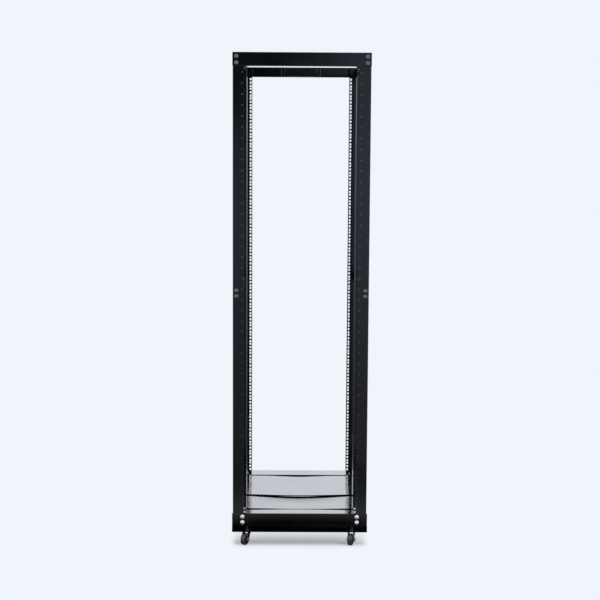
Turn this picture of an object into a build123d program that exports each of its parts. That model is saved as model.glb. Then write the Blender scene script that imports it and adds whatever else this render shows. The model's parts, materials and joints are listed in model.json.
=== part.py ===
from build123d import *
import math
import os

# Open frame rack with four posts, 42 rack units high, on four swivel casters.
# Millimetres. X points right, Y points to the rear and Z points up. The origin
# is on the floor, under the middle of the rack.

# Rack standard
RACK_UNITS = 42
UNIT = 44.45
UNIT_HOLES = (6.35, 22.225, 38.1)  # heights of the three holes in a unit
COLUMN_SPACING = 465.1             # between the two columns of a pair of posts
SQUARE_HOLE = 9.5
COLUMN_TO_EDGE = 7.55              # from a column to the inner edge of its post

# Sheet metal
SHEET = 2.0
BEND = 1.5           # bend radius at the middle of the sheet
PANEL_SHEET = 1.2
FIT_GAP = 0.3        # between sheets that slide or drop into each other

# Overall
RAIL_DEPTH = 740.0   # front mounting face to rear mounting face
BASE_OVERHANG = 3.0  # base past the posts, at each side
CASTER_HEIGHT = 60.0
CHANNEL_HEIGHT = 28.0
SKIRT_HEIGHT = 50.0  # face of a base beam, from the channel up to the deck

# Posts
POST_WIDTH = 58.0
POST_INNER_FLANGE = 76.0
POST_OUTER_FLANGE = 50.0

# Top bars
BAR_GAP = 3.1        # from the last unit up to the bar
BAR_HEIGHT = {"front": 55.5, "rear": 44.0}
BAR_FLANGE = 20.0
HAT_WIDTH = 140.0    # stiffener folded like a hat, on the rear top bar
HAT_SLOPE = 5.0
HAT_DEPTH = 10.0
HAT_FOOT = 16.0

# Base
CHANNEL_FRONT = 12.0  # the channel's lips in front of the mounting face
CHANNEL_REAR = 60.0   # and its web behind it
DECK_FLANGE = 88.0    # top flange of a base beam

# Side rails, each of two halves that slide into each other
MIDDLE_RAIL_HEIGHT = 48.0
TOP_RAIL_HEIGHT = 38.0
RAIL_FLANGE = 24.0
RAIL_TAB = 26.0       # end tab of a top or middle rail
BASE_TAB = 50.0       # end tab of a bottom rail
TAB_MARGIN = 1.5      # top tab, below the top of its post and above the underside of its bar
NUT_RELIEF = 24.0     # top rail's flanges start this far behind its tab, clear of the nuts
SLOT_LENGTH = 50.0
SLOT_WIDTH = 7.0
SLOT_MARGIN = 10.0     # from the last slot to the end of its rail
MIDDLE_HEIGHT = 937.0  # middle rail, above the bottom of unit 1

# Floor panels. Heights are of the underside, from the top of the base beams.
PANEL_SET_IN = 3.5         # from the outer faces of the side rails
PANEL_SIDE_GAP = 1.0       # to the posts
FRONT_PANEL_START = 66.0   # from the front mounting face
FRONT_PANEL_END = 310.0
FRONT_PANEL_CURL = 3.0     # its front corners stand up
FRONT_PANEL_SAG = 10.0     # its middle at its rear edge, below the side rails
REAR_PANEL_START = 292.0
REAR_PANEL_MARGIN = 40.0   # from the rear mounting face
REAR_PANEL_SAG = 5.0       # its middle at its front edge
REAR_PANEL_DIP = 2.4       # its middle at its rear edge
DIP_POWER = 8              # how narrow the dip at the rear edge is
HEM = 4.0                  # folded front edge of the rear panel

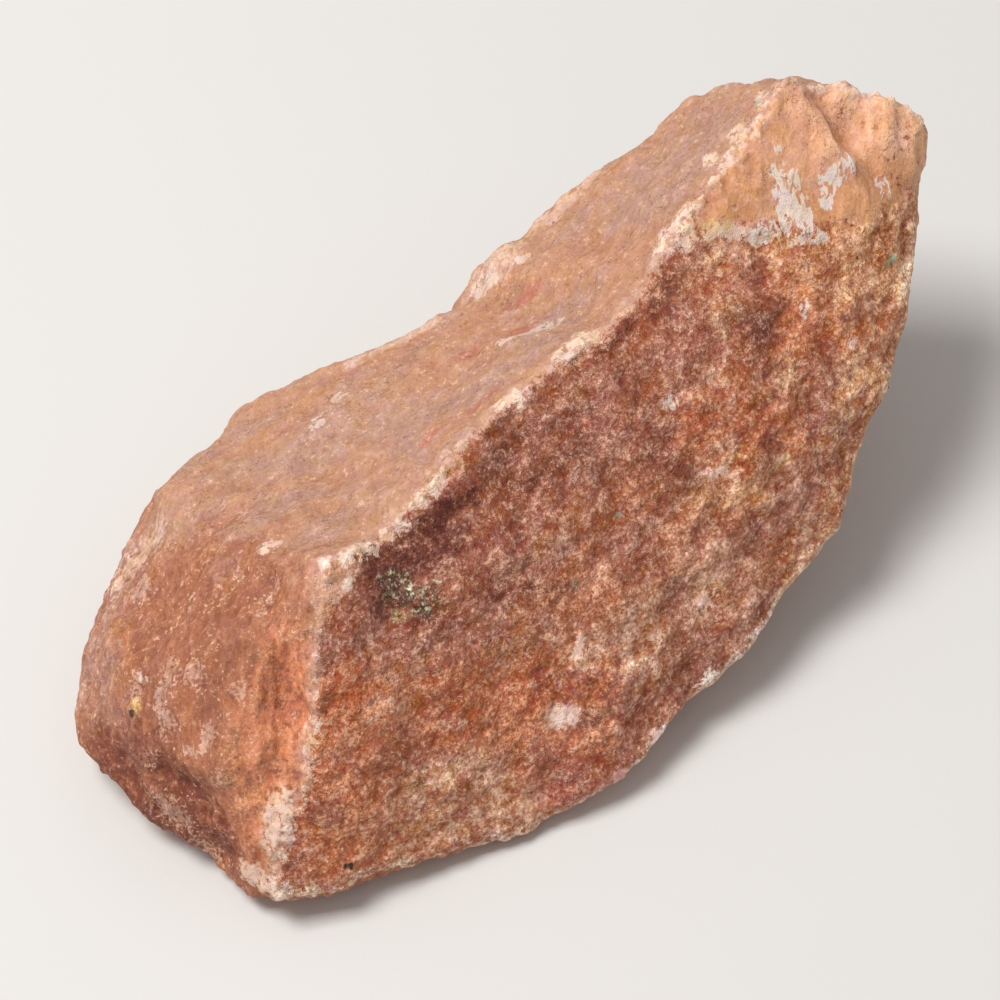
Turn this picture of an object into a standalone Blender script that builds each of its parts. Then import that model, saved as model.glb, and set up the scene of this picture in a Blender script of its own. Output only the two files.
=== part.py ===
"""A rough lump of vein stone, broken off the rock and left as it came: one solid.

Blender 4.5, metres, +Z up. The stone lies on its underside, which is flat in patches, with
its long axis along +X. It has a broad granular front face, a smoother top face, a hollowed
left end and an overhanging right end. Lengths are laid out in millimetres from a point under
the crest, and the finished stone is moved so that its origin is on the ground, below the
middle of its bounding box.
"""

import bpy
import bmesh
from mathutils import Vector, geometry, noise

MM = 0.001
NAME = "rough_stone"

# Matt salmon-brown rock, in linear colour.
STONE_COLOUR = (0.46, 0.2, 0.125, 1)
STONE_ROUGHNESS = 0.85

# --- Lines of the stone, from its left end to its right end, in millimetres ---

# The sharp edge between the broad front face and the top face. It runs on down the right end.
CREST = (
    (-25, -1, 33), (-21, -1.5, 33), (-17, -1.5, 32.5), (-10.5, -1, 34), (0, 0, 36), (8.5, 0, 37),
    (18, 0, 38), (24.5, 2, 41), (31.5, 3.5, 43.5), (39, 5, 46), (46.5, 6.5, 47.5), (49.5, 5, 46),
    (52.5, 4, 45), (55, 2, 43), (57.5, -0.5, 40.5), (58.5, -3, 37.5),
)
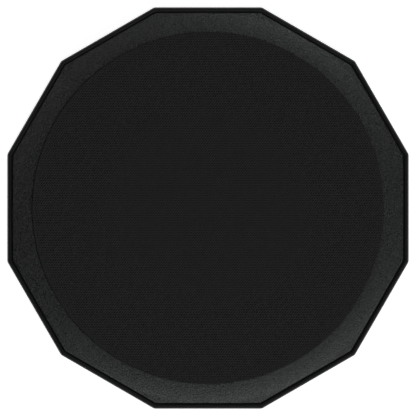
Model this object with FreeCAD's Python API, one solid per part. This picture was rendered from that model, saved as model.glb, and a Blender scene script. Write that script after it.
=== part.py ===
"""Twelve-sided drum practice pad, modelled in millimetres.

Frame: origin at the centre of the footprint on the surface that the pad stands on, +Z up
through the playing surface. The flats of the twelve-sided outline are square to X and Y.

The pad is a sandwich of two boards. A ring-shaped collar board on top leaves a round recess
for a core of foam and gum rubber, and an embossed skin covers the core and laps onto the
collar, so that it stands proud by its own thickness. A solid base board below the collar
carries the non-slip mat and the threaded stand flange. A moulded rubber rim wraps round both
boards, and its barbed tongue is held in a groove that is cut half in each board.
"""

import os

import FreeCAD
import Part

from math import cos, radians, sin, tan

from FreeCAD import Vector

# ---------------------------------------------------------------- driving dimensions
ACROSS_FLATS = 304.8          # outside of the rim, 12 inches
PLAYING_DIAMETER = 266.7      # playing skin, 10.5 inches
RIM_WALL = 4.2                # rim thickness outside the boards
RIM_CORNER_RADIUS = 5.0       # plan radius of the rim's corners
RIM_EDGE_RADIUS = 2.3         # round-over of the rim's outer edges
RIM_INNER_BEVEL = 1.7         # width of the slope from the rim's crest in to the collar board
RIM_INNER_DROP = 1.5          # how far that slope falls
SKIN_OVERLAP = 2.4            # how far the playing skin laps onto the collar board
RECESS_GAP = 0.3              # clear gap round the gum rubber and foam

MAT_THICKNESS = 2.7
FILM_THICKNESS = 0.3
BASE_THICKNESS = 12.0
COLLAR_THICKNESS = 9.0
FOAM_THICKNESS = 3.0
SKIN_THICKNESS = 1.4
SKIN_EDGE_RADIUS = 0.3

SIDES = 12

# ---------------------------------------------------------------- heights of the layers
MAT_TOP = MAT_THICKNESS
BASE_BOTTOM = MAT_TOP + FILM_THICKNESS
BASE_TOP = BASE_BOTTOM + BASE_THICKNESS
COLLAR_TOP = BASE_TOP + COLLAR_THICKNESS
FOAM_BOTTOM = BASE_TOP + FILM_THICKNESS
GUM_BOTTOM = FOAM_BOTTOM + FOAM_THICKNESS
SKIN_TOP = COLLAR_TOP + SKIN_THICKNESS

# ---------------------------------------------------------------- boards
BOARD_APOTHEM = ACROSS_FLATS / 2 - RIM_WALL
PLAYING_RADIUS = PLAYING_DIAMETER / 2
RECESS_RADIUS = PLAYING_RADIUS - SKIN_OVERLAP
CORE_RADIUS = RECESS_RADIUS - RECESS_GAP
CROWN_START_RADIUS = PLAYING_RADIUS + 0.3
COLLAR_FALL_DEG = 4.5         # the collar's top falls away from the skin to the rim
COLLAR_EDGE_BEVEL = 0.9
BASE_EDGE_BEVEL = 0.8

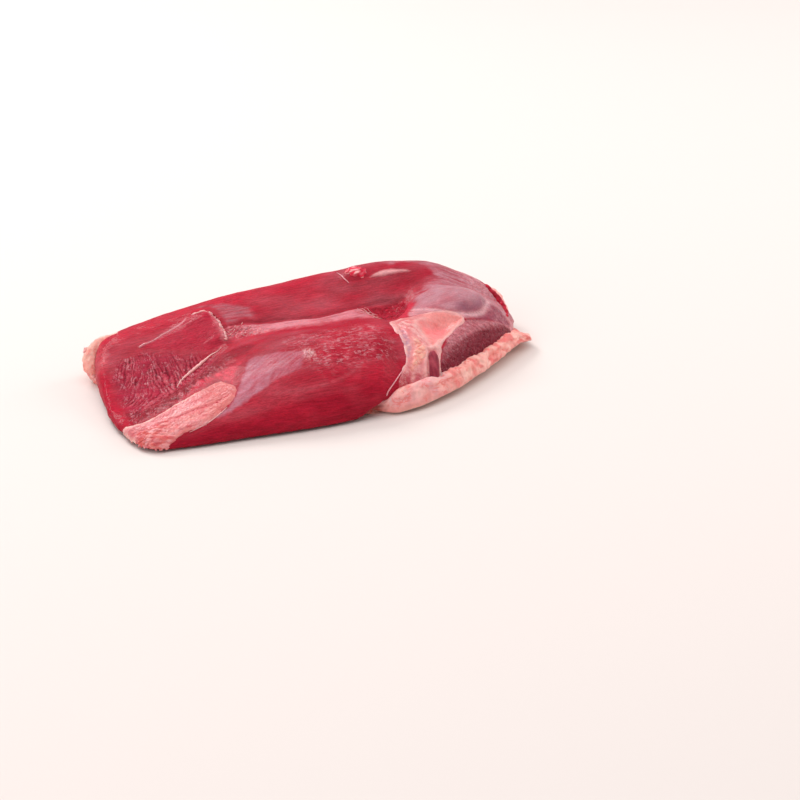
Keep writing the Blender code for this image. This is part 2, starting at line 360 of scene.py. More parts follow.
====
*Exercise directions*:
Extract every entry above as it appears.

*Answer to the problem*:
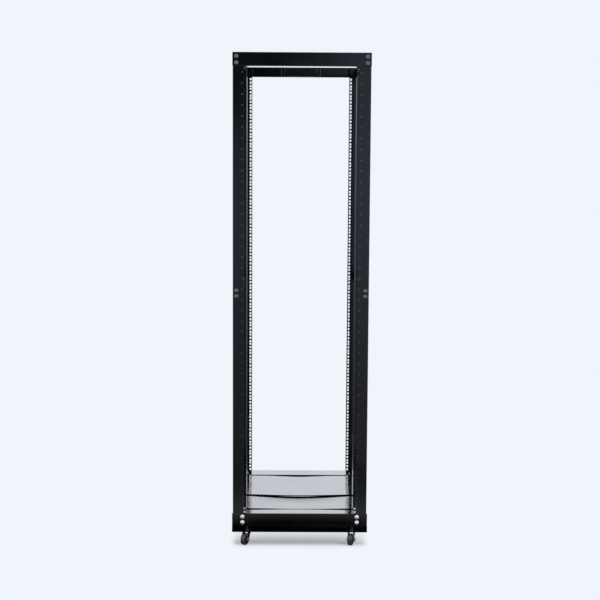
Turn this picture of an object into a build123d program that exports each of its parts. That model is saved as model.glb. Then write the Blender scene script that imports it and adds whatever else this render shows. The model's parts, materials and joints are listed in model.json.
=== part.py ===
from build123d import *
import math
import os

# Open frame rack with four posts, 42 rack units high, on four swivel casters.
# Millimetres. X points right, Y points to the rear and Z points up. The origin
# is on the floor, under the middle of the rack.

# Rack standard
RACK_UNITS = 42
UNIT = 44.45
UNIT_HOLES = (6.35, 22.225, 38.1)  # heights of the three holes in a unit
COLUMN_SPACING = 465.1             # between the two columns of a pair of posts
SQUARE_HOLE = 9.5
COLUMN_TO_EDGE = 7.55              # from a column to the inner edge of its post

# Sheet metal
SHEET = 2.0
BEND = 1.5           # bend radius at the middle of the sheet
PANEL_SHEET = 1.2
FIT_GAP = 0.3        # between sheets that slide or drop into each other

# Overall
RAIL_DEPTH = 740.0   # front mounting face to rear mounting face
BASE_OVERHANG = 3.0  # base past the posts, at each side
CASTER_HEIGHT = 60.0
CHANNEL_HEIGHT = 28.0
SKIRT_HEIGHT = 50.0  # face of a base beam, from the channel up to the deck

# Posts
POST_WIDTH = 58.0
POST_INNER_FLANGE = 76.0
POST_OUTER_FLANGE = 50.0

# Top bars
BAR_GAP = 3.1        # from the last unit up to the bar
BAR_HEIGHT = {"front": 55.5, "rear": 44.0}
BAR_FLANGE = 20.0
HAT_WIDTH = 140.0    # stiffener folded like a hat, on the rear top bar
HAT_SLOPE = 5.0
HAT_DEPTH = 10.0
HAT_FOOT = 16.0

# Base
CHANNEL_FRONT = 12.0  # the channel's lips in front of the mounting face
CHANNEL_REAR = 60.0   # and its web behind it
DECK_FLANGE = 88.0    # top flange of a base beam

# Side rails, each of two halves that slide into each other
MIDDLE_RAIL_HEIGHT = 48.0
TOP_RAIL_HEIGHT = 38.0
RAIL_FLANGE = 24.0
RAIL_TAB = 26.0       # end tab of a top or middle rail
BASE_TAB = 50.0       # end tab of a bottom rail
TAB_MARGIN = 1.5      # top tab, below the top of its post and above the underside of its bar
NUT_RELIEF = 24.0     # top rail's flanges start this far behind its tab, clear of the nuts
SLOT_LENGTH = 50.0
SLOT_WIDTH = 7.0
SLOT_MARGIN = 10.0     # from the last slot to the end of its rail
MIDDLE_HEIGHT = 937.0  # middle rail, above the bottom of unit 1

# Floor panels. Heights are of the underside, from the top of the base beams.
PANEL_SET_IN = 3.5         # from the outer faces of the side rails
PANEL_SIDE_GAP = 1.0       # to the posts
FRONT_PANEL_START = 66.0   # from the front mounting face
FRONT_PANEL_END = 310.0
FRONT_PANEL_CURL = 3.0     # its front corners stand up
FRONT_PANEL_SAG = 10.0     # its middle at its rear edge, below the side rails
REAR_PANEL_START = 292.0
REAR_PANEL_MARGIN = 40.0   # from the rear mounting face
REAR_PANEL_SAG = 5.0       # its middle at its front edge
REAR_PANEL_DIP = 2.4       # its middle at its rear edge
DIP_POWER = 8              # how narrow the dip at the rear edge is
HEM = 4.0                  # folded front edge of the rear panel

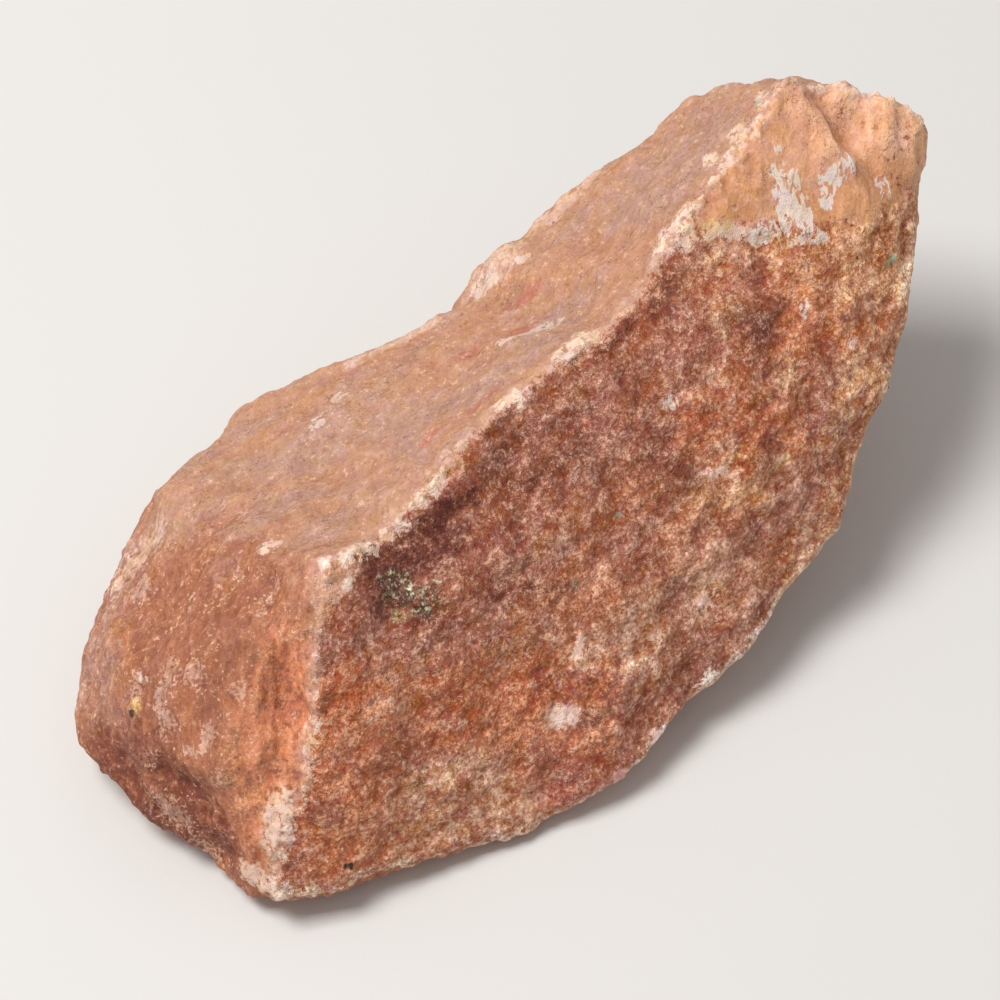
Turn this picture of an object into a standalone Blender script that builds each of its parts. Then import that model, saved as model.glb, and set up the scene of this picture in a Blender script of its own. Output only the two files.
=== part.py ===
"""A rough lump of vein stone, broken off the rock and left as it came: one solid.

Blender 4.5, metres, +Z up. The stone lies on its underside, which is flat in patches, with
its long axis along +X. It has a broad granular front face, a smoother top face, a hollowed
left end and an overhanging right end. Lengths are laid out in millimetres from a point under
the crest, and the finished stone is moved so that its origin is on the ground, below the
middle of its bounding box.
"""

import bpy
import bmesh
from mathutils import Vector, geometry, noise

MM = 0.001
NAME = "rough_stone"

# Matt salmon-brown rock, in linear colour.
STONE_COLOUR = (0.46, 0.2, 0.125, 1)
STONE_ROUGHNESS = 0.85

# --- Lines of the stone, from its left end to its right end, in millimetres ---

# The sharp edge between the broad front face and the top face. It runs on down the right end.
CREST = (
    (-25, -1, 33), (-21, -1.5, 33), (-17, -1.5, 32.5), (-10.5, -1, 34), (0, 0, 36), (8.5, 0, 37),
    (18, 0, 38), (24.5, 2, 41), (31.5, 3.5, 43.5), (39, 5, 46), (46.5, 6.5, 47.5), (49.5, 5, 46),
    (52.5, 4, 45), (55, 2, 43), (57.5, -0.5, 40.5), (58.5, -3, 37.5),
)
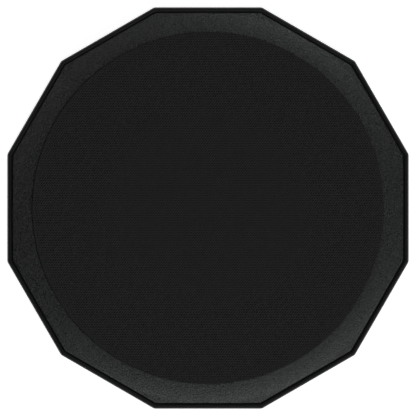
Model this object with FreeCAD's Python API, one solid per part. This picture was rendered from that model, saved as model.glb, and a Blender scene script. Write that script after it.
=== part.py ===
"""Twelve-sided drum practice pad, modelled in millimetres.

Frame: origin at the centre of the footprint on the surface that the pad stands on, +Z up
through the playing surface. The flats of the twelve-sided outline are square to X and Y.

The pad is a sandwich of two boards. A ring-shaped collar board on top leaves a round recess
for a core of foam and gum rubber, and an embossed skin covers the core and laps onto the
collar, so that it stands proud by its own thickness. A solid base board below the collar
carries the non-slip mat and the threaded stand flange. A moulded rubber rim wraps round both
boards, and its barbed tongue is held in a groove that is cut half in each board.
"""

import os

import FreeCAD
import Part

from math import cos, radians, sin, tan

from FreeCAD import Vector

# ---------------------------------------------------------------- driving dimensions
ACROSS_FLATS = 304.8          # outside of the rim, 12 inches
PLAYING_DIAMETER = 266.7      # playing skin, 10.5 inches
RIM_WALL = 4.2                # rim thickness outside the boards
RIM_CORNER_RADIUS = 5.0       # plan radius of the rim's corners
RIM_EDGE_RADIUS = 2.3         # round-over of the rim's outer edges
RIM_INNER_BEVEL = 1.7         # width of the slope from the rim's crest in to the collar board
RIM_INNER_DROP = 1.5          # how far that slope falls
SKIN_OVERLAP = 2.4            # how far the playing skin laps onto the collar board
RECESS_GAP = 0.3              # clear gap round the gum rubber and foam

MAT_THICKNESS = 2.7
FILM_THICKNESS = 0.3
BASE_THICKNESS = 12.0
COLLAR_THICKNESS = 9.0
FOAM_THICKNESS = 3.0
SKIN_THICKNESS = 1.4
SKIN_EDGE_RADIUS = 0.3

SIDES = 12

# ---------------------------------------------------------------- heights of the layers
MAT_TOP = MAT_THICKNESS
BASE_BOTTOM = MAT_TOP + FILM_THICKNESS
BASE_TOP = BASE_BOTTOM + BASE_THICKNESS
COLLAR_TOP = BASE_TOP + COLLAR_THICKNESS
FOAM_BOTTOM = BASE_TOP + FILM_THICKNESS
GUM_BOTTOM = FOAM_BOTTOM + FOAM_THICKNESS
SKIN_TOP = COLLAR_TOP + SKIN_THICKNESS

# ---------------------------------------------------------------- boards
BOARD_APOTHEM = ACROSS_FLATS / 2 - RIM_WALL
PLAYING_RADIUS = PLAYING_DIAMETER / 2
RECESS_RADIUS = PLAYING_RADIUS - SKIN_OVERLAP
CORE_RADIUS = RECESS_RADIUS - RECESS_GAP
CROWN_START_RADIUS = PLAYING_RADIUS + 0.3
COLLAR_FALL_DEG = 4.5         # the collar's top falls away from the skin to the rim
COLLAR_EDGE_BEVEL = 0.9
BASE_EDGE_BEVEL = 0.8

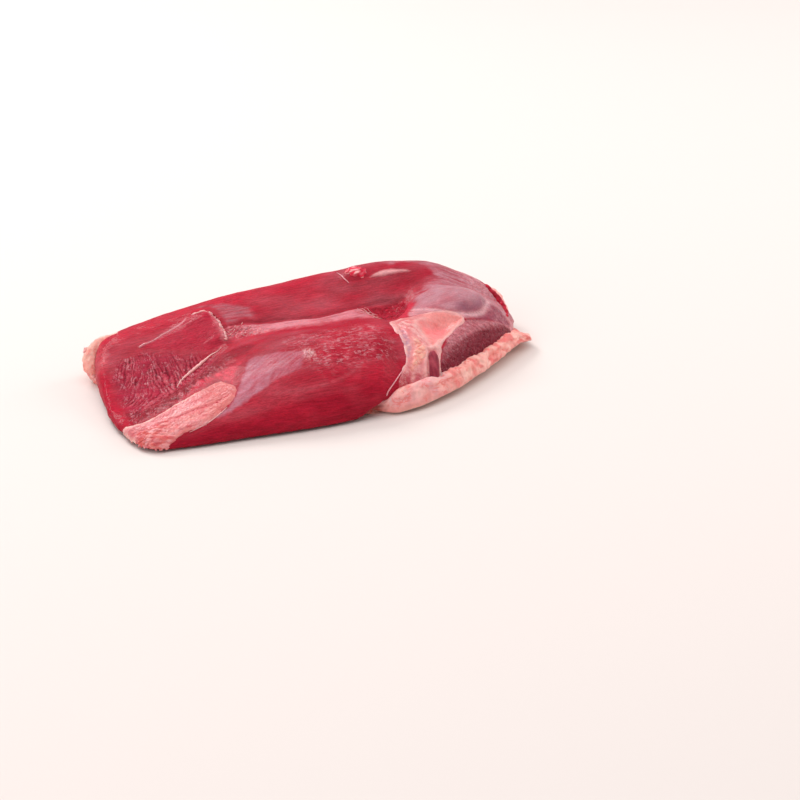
Keep writing the Blender code for this image. This is part 2, starting at line 360 of scene.py. More parts follow.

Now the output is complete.